» COLLECTED MATERIAL
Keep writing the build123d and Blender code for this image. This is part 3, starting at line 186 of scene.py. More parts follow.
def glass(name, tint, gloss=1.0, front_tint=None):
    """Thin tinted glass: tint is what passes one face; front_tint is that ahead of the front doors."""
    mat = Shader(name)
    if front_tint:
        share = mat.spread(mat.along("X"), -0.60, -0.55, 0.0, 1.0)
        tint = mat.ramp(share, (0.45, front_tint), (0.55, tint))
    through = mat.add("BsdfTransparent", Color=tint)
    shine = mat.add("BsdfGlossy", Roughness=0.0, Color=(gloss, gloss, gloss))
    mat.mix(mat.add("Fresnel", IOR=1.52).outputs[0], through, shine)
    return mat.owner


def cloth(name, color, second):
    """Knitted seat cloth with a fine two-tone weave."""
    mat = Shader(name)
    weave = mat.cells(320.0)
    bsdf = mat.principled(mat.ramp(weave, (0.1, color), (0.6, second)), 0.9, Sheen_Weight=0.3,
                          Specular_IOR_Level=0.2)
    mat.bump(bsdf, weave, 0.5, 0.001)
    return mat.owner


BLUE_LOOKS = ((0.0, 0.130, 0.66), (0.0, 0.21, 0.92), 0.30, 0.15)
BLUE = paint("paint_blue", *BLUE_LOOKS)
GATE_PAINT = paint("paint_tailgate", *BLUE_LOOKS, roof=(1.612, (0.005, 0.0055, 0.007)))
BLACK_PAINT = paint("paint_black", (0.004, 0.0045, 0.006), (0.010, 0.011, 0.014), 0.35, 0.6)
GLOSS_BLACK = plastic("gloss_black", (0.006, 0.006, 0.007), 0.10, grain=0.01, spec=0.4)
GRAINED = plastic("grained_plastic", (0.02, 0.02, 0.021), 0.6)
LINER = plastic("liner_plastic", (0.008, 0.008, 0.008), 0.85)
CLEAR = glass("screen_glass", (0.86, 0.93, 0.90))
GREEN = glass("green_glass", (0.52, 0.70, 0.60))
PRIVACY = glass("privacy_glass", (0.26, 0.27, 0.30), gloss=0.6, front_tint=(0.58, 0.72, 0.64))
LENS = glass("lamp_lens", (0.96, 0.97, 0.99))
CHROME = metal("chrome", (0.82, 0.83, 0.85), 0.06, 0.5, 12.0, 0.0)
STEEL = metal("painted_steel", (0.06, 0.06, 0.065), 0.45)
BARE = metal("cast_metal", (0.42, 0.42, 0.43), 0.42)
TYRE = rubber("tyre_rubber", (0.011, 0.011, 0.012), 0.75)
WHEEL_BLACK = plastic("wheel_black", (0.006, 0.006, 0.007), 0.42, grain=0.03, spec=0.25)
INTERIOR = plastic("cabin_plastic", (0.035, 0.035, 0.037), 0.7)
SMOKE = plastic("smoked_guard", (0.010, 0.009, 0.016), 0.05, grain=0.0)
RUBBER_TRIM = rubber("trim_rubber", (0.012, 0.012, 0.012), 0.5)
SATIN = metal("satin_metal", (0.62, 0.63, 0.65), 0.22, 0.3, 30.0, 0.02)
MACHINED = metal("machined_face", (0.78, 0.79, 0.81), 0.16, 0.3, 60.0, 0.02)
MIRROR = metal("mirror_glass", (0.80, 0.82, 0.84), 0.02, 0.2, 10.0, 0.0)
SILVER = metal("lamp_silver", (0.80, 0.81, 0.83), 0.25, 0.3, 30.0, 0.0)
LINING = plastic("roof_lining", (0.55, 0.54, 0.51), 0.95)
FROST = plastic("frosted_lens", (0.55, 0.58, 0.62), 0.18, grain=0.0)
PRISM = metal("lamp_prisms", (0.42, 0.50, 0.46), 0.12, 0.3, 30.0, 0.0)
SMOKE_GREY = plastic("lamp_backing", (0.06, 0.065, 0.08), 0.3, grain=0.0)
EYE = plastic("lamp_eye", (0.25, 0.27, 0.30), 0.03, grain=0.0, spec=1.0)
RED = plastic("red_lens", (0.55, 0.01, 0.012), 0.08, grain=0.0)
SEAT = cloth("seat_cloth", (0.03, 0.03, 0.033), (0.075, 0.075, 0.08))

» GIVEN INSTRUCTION
Repeat the lines above exactly.

» REPLY
Keep writing the build123d and Blender code for this image. This is part 3, starting at line 186 of scene.py. More parts follow.
def glass(name, tint, gloss=1.0, front_tint=None):
    """Thin tinted glass: tint is what passes one face; front_tint is that ahead of the front doors."""
    mat = Shader(name)
    if front_tint:
        share = mat.spread(mat.along("X"), -0.60, -0.55, 0.0, 1.0)
        tint = mat.ramp(share, (0.45, front_tint), (0.55, tint))
    through = mat.add("BsdfTransparent", Color=tint)
    shine = mat.add("BsdfGlossy", Roughness=0.0, Color=(gloss, gloss, gloss))
    mat.mix(mat.add("Fresnel", IOR=1.52).outputs[0], through, shine)
    return mat.owner


def cloth(name, color, second):
    """Knitted seat cloth with a fine two-tone weave."""
    mat = Shader(name)
    weave = mat.cells(320.0)
    bsdf = mat.principled(mat.ramp(weave, (0.1, color), (0.6, second)), 0.9, Sheen_Weight=0.3,
                          Specular_IOR_Level=0.2)
    mat.bump(bsdf, weave, 0.5, 0.001)
    return mat.owner


BLUE_LOOKS = ((0.0, 0.130, 0.66), (0.0, 0.21, 0.92), 0.30, 0.15)
BLUE = paint("paint_blue", *BLUE_LOOKS)
GATE_PAINT = paint("paint_tailgate", *BLUE_LOOKS, roof=(1.612, (0.005, 0.0055, 0.007)))
BLACK_PAINT = paint("paint_black", (0.004, 0.0045, 0.006), (0.010, 0.011, 0.014), 0.35, 0.6)
GLOSS_BLACK = plastic("gloss_black", (0.006, 0.006, 0.007), 0.10, grain=0.01, spec=0.4)
GRAINED = plastic("grained_plastic", (0.02, 0.02, 0.021), 0.6)
LINER = plastic("liner_plastic", (0.008, 0.008, 0.008), 0.85)
CLEAR = glass("screen_glass", (0.86, 0.93, 0.90))
GREEN = glass("green_glass", (0.52, 0.70, 0.60))
PRIVACY = glass("privacy_glass", (0.26, 0.27, 0.30), gloss=0.6, front_tint=(0.58, 0.72, 0.64))
LENS = glass("lamp_lens", (0.96, 0.97, 0.99))
CHROME = metal("chrome", (0.82, 0.83, 0.85), 0.06, 0.5, 12.0, 0.0)
STEEL = metal("painted_steel", (0.06, 0.06, 0.065), 0.45)
BARE = metal("cast_metal", (0.42, 0.42, 0.43), 0.42)
TYRE = rubber("tyre_rubber", (0.011, 0.011, 0.012), 0.75)
WHEEL_BLACK = plastic("wheel_black", (0.006, 0.006, 0.007), 0.42, grain=0.03, spec=0.25)
INTERIOR = plastic("cabin_plastic", (0.035, 0.035, 0.037), 0.7)
SMOKE = plastic("smoked_guard", (0.010, 0.009, 0.016), 0.05, grain=0.0)
RUBBER_TRIM = rubber("trim_rubber", (0.012, 0.012, 0.012), 0.5)
SATIN = metal("satin_metal", (0.62, 0.63, 0.65), 0.22, 0.3, 30.0, 0.02)
MACHINED = metal("machined_face", (0.78, 0.79, 0.81), 0.16, 0.3, 60.0, 0.02)
MIRROR = metal("mirror_glass", (0.80, 0.82, 0.84), 0.02, 0.2, 10.0, 0.0)
SILVER = metal("lamp_silver", (0.80, 0.81, 0.83), 0.25, 0.3, 30.0, 0.0)
LINING = plastic("roof_lining", (0.55, 0.54, 0.51), 0.95)
FROST = plastic("frosted_lens", (0.55, 0.58, 0.62), 0.18, grain=0.0)
PRISM = metal("lamp_prisms", (0.42, 0.50, 0.46), 0.12, 0.3, 30.0, 0.0)
SMOKE_GREY = plastic("lamp_backing", (0.06, 0.065, 0.08), 0.3, grain=0.0)
EYE = plastic("lamp_eye", (0.25, 0.27, 0.30), 0.03, grain=0.0, spec=1.0)
RED = plastic("red_lens", (0.55, 0.01, 0.012), 0.08, grain=0.0)
SEAT = cloth("seat_cloth", (0.03, 0.03, 0.033), (0.075, 0.075, 0.08))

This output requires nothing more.